The department now spends more than $1.7 billion a year to move and store more than 600,000 household goods shipments for relocating military personnel.

In 1999, on recommendations of the GAO, the Pentagon’s Military Traffic Management Command launched pilot studies on better ways to deliver that service. For years, the department had been plagued with reports of poor service, excessive losses, damaged goods and high claims costs to the government.

Now, more than three years and several studies later, transportation officials are pulling together the best qualities of the various studies to revamp its shipping procedures.

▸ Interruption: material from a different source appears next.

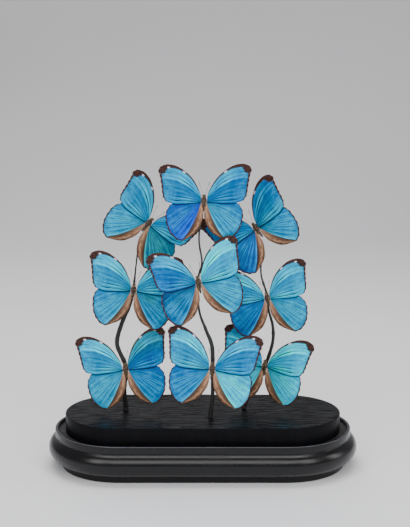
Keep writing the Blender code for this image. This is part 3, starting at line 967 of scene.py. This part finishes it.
def turned(points, root, degrees):
    """Points of a wing after it has swept forward about its root."""
    c, s = math.cos(math.radians(degrees)), math.sin(math.radians(degrees))
    x, y = (points - root[:2]).T
    return np.stack([x * c - y * s, x * s + y * c], 1) + root[:2]


def shadow_behind_forewing(sheet, fore_sweep, hind_sweep):
    """How far each corner of a hindwing lies behind the forewing's hind edge, in millimetres, for the
    painted shadow of the forewing.
    """
    edge = turned(spread_along(FOREWING_INNER, STEPS_ALONG), FOREWING_ROOT, fore_sweep)
    spots = turned(sheet.reshape(-1, 2), HINDWING_ROOT, hind_sweep)
    behind = np.interp(spots[:, 0], edge[:, 0], edge[:, 1]) - spots[:, 1]
    behind += np.maximum(spots[:, 0] - edge[-1, 0], 0) * 2
    return [[(part * UV_SCALE, 0.0) for part in row] for row in behind.reshape(sheet.shape[:2])]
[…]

Recommended changes include a new process in which servicemembers would deal directly with the shipper for claims for lost, destroyed or damaged household goods, with hopes of cutting down the time for solution from about 140 days to 30 days; use performance-based service contracts, instead of awarding contracts to the lowest bidder, to improve the generally low quality of service; and upgrading computerized tracking systems.

“The recommendations in DOD’s report to Congress have the potential to resolve several long-standing problems found in the current personal property program,” reads a portion of the report.

The changes won’t be in effect until at least fiscal 2006.

However, GAO auditors are wary of the department’s increased cost estimate, and said the forecasted 13 percent jump is too low, Gist said.

“One concern we had with the results of the current evaluation was the increase of 13 percent in costs to implement the new changes,” he said.

“We think they might actually be higher … and think the DOD needs to provide a broader range” of estimates and firmer data to back them up, he said.